Elmi: Ingrid was saying earlier that I met one of the filmmakers, Weeda Azim, on Tumblr. I remember when I first saw that short film, it was just a two-and-a-half minute video she linked me via Vimeo—it’s called Herat, in my head in my heart (2016)—and I was really blown away. At that time she was a teenager making art in her bedroom in Toronto, and I was like, “this is the future!” NO EVIL EYE wasn’t even a figment of my imagination yet but I knew I wanted to put her film somewhere, and that audiences needed to see not only that work but to be exposed to filmmakers like Azim. So, it’s cool that, you know, years later we get to do this program, “Sequence 01,” which is about diasporic reckoning through the prism of landscapes, memory, and legacy.
I know Ingrid can talk more about a lot of the curating and how we looked at the shorts, but there are so many brilliant filmmakers that a lot of people just do not know, and to be able to put their shorts in conversation with each other is such an honor.

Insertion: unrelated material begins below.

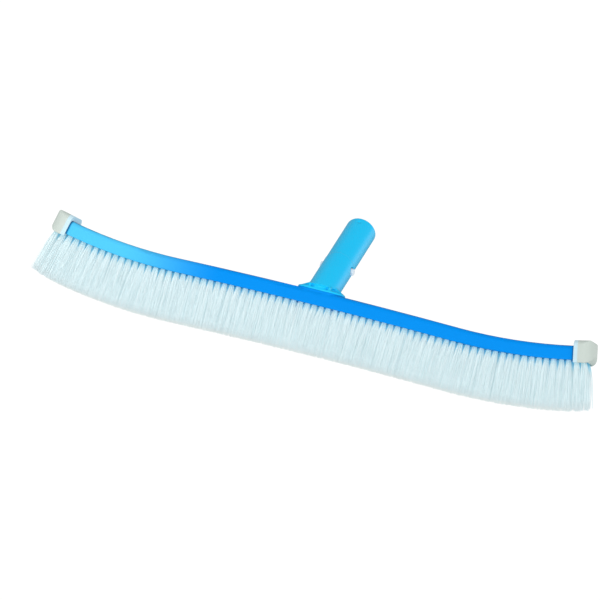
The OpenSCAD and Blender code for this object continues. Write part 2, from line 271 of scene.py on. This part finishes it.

Raphael: The way that we curated the films, the order in which we put them in, was very intentional. It’s like a conversation. The narrative doesn’t move in a linear fashion, it bounces back and forth with different themes and different styles. At one of the screenings of “Sequence 01,” someone in the audience pointed out that it felt like the first film and the last film closed a loop and were speaking to each other even though they weren’t next to each other in the lineup. It was such a great perspective in terms of thinking about the way that we interact with film. I felt really emotional about that because it reminded me of when you go into a movie theater and you walk away feeling something, you know, feeling something more than you can express. It also educates those who have no idea of what it’s like to live as an immigrant. For Rooney and me this is also a personal program. We are both immigrants and come from immigrant families that have dealt with very difficult things and those issues are also mirrored in the films. So, it’s a reflection of ourselves or maybe a projection of ourselves onto the screen, and therefore a projection of others.